• [DATA]:
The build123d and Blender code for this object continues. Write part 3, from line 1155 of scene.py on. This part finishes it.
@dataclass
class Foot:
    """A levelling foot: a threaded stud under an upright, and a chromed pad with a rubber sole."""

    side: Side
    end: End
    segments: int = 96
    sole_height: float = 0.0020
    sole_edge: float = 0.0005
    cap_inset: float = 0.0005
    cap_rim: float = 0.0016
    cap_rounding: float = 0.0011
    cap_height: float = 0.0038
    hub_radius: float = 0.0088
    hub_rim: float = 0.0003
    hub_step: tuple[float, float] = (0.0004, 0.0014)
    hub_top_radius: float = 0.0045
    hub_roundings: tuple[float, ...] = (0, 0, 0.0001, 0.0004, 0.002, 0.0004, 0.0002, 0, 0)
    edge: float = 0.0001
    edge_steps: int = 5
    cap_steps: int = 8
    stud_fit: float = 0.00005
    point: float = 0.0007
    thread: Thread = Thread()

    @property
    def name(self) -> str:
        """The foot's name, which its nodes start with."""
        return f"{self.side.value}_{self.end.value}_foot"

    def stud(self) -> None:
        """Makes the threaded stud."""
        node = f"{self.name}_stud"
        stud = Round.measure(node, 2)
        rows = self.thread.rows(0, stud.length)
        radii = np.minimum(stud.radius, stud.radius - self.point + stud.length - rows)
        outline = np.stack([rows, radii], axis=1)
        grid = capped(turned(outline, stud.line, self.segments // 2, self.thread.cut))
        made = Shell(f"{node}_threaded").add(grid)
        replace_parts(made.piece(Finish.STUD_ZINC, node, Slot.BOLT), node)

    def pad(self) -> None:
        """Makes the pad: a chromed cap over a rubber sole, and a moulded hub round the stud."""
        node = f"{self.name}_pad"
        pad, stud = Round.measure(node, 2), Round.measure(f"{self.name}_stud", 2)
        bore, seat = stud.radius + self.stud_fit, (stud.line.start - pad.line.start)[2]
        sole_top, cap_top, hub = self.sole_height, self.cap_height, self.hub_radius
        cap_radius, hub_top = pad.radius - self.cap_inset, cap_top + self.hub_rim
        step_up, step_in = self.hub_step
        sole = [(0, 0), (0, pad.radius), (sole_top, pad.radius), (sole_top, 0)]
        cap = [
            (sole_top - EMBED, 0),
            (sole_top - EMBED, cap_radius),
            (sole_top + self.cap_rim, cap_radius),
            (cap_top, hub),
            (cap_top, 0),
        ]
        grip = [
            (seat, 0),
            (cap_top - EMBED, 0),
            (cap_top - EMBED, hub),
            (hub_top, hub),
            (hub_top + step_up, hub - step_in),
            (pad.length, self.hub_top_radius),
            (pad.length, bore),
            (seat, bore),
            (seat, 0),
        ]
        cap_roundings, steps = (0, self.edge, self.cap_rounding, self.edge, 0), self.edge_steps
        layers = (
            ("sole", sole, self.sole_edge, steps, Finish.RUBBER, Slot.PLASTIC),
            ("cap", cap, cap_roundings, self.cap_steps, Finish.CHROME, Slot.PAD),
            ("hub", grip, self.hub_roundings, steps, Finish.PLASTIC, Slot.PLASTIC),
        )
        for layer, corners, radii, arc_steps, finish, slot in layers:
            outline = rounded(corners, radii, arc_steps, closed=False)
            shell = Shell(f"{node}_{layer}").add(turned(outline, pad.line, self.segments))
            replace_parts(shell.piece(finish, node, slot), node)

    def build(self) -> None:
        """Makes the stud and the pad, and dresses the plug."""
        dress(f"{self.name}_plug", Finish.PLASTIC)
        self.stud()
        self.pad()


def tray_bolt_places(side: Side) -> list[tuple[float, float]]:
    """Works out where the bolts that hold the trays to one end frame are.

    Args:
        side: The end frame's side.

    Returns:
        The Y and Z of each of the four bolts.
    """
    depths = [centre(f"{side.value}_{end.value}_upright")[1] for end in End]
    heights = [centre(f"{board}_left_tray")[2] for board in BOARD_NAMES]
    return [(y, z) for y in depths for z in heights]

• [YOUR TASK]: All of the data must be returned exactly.

• [EXERCISE RESPONSE]:
The build123d and Blender code for this object continues. Write part 3, from line 1155 of scene.py on. This part finishes it.
@dataclass
class Foot:
    """A levelling foot: a threaded stud under an upright, and a chromed pad with a rubber sole."""

    side: Side
    end: End
    segments: int = 96
    sole_height: float = 0.0020
    sole_edge: float = 0.0005
    cap_inset: float = 0.0005
    cap_rim: float = 0.0016
    cap_rounding: float = 0.0011
    cap_height: float = 0.0038
    hub_radius: float = 0.0088
    hub_rim: float = 0.0003
    hub_step: tuple[float, float] = (0.0004, 0.0014)
    hub_top_radius: float = 0.0045
    hub_roundings: tuple[float, ...] = (0, 0, 0.0001, 0.0004, 0.002, 0.0004, 0.0002, 0, 0)
    edge: float = 0.0001
    edge_steps: int = 5
    cap_steps: int = 8
    stud_fit: float = 0.00005
    point: float = 0.0007
    thread: Thread = Thread()

    @property
    def name(self) -> str:
        """The foot's name, which its nodes start with."""
        return f"{self.side.value}_{self.end.value}_foot"

    def stud(self) -> None:
        """Makes the threaded stud."""
        node = f"{self.name}_stud"
        stud = Round.measure(node, 2)
        rows = self.thread.rows(0, stud.length)
        radii = np.minimum(stud.radius, stud.radius - self.point + stud.length - rows)
        outline = np.stack([rows, radii], axis=1)
        grid = capped(turned(outline, stud.line, self.segments // 2, self.thread.cut))
        made = Shell(f"{node}_threaded").add(grid)
        replace_parts(made.piece(Finish.STUD_ZINC, node, Slot.BOLT), node)

    def pad(self) -> None:
        """Makes the pad: a chromed cap over a rubber sole, and a moulded hub round the stud."""
        node = f"{self.name}_pad"
        pad, stud = Round.measure(node, 2), Round.measure(f"{self.name}_stud", 2)
        bore, seat = stud.radius + self.stud_fit, (stud.line.start - pad.line.start)[2]
        sole_top, cap_top, hub = self.sole_height, self.cap_height, self.hub_radius
        cap_radius, hub_top = pad.radius - self.cap_inset, cap_top + self.hub_rim
        step_up, step_in = self.hub_step
        sole = [(0, 0), (0, pad.radius), (sole_top, pad.radius), (sole_top, 0)]
        cap = [
            (sole_top - EMBED, 0),
            (sole_top - EMBED, cap_radius),
            (sole_top + self.cap_rim, cap_radius),
            (cap_top, hub),
            (cap_top, 0),
        ]
        grip = [
            (seat, 0),
            (cap_top - EMBED, 0),
            (cap_top - EMBED, hub),
            (hub_top, hub),
            (hub_top + step_up, hub - step_in),
            (pad.length, self.hub_top_radius),
            (pad.length, bore),
            (seat, bore),
            (seat, 0),
        ]
        cap_roundings, steps = (0, self.edge, self.cap_rounding, self.edge, 0), self.edge_steps
        layers = (
            ("sole", sole, self.sole_edge, steps, Finish.RUBBER, Slot.PLASTIC),
            ("cap", cap, cap_roundings, self.cap_steps, Finish.CHROME, Slot.PAD),
            ("hub", grip, self.hub_roundings, steps, Finish.PLASTIC, Slot.PLASTIC),
        )
        for layer, corners, radii, arc_steps, finish, slot in layers:
            outline = rounded(corners, radii, arc_steps, closed=False)
            shell = Shell(f"{node}_{layer}").add(turned(outline, pad.line, self.segments))
            replace_parts(shell.piece(finish, node, slot), node)

    def build(self) -> None:
        """Makes the stud and the pad, and dresses the plug."""
        dress(f"{self.name}_plug", Finish.PLASTIC)
        self.stud()
        self.pad()


def tray_bolt_places(side: Side) -> list[tuple[float, float]]:
    """Works out where the bolts that hold the trays to one end frame are.

    Args:
        side: The end frame's side.

    Returns:
        The Y and Z of each of the four bolts.
    """
    depths = [centre(f"{side.value}_{end.value}_upright")[1] for end in End]
    heights = [centre(f"{board}_left_tray")[2] for board in BOARD_NAMES]
    return [(y, z) for y in depths for z in heights]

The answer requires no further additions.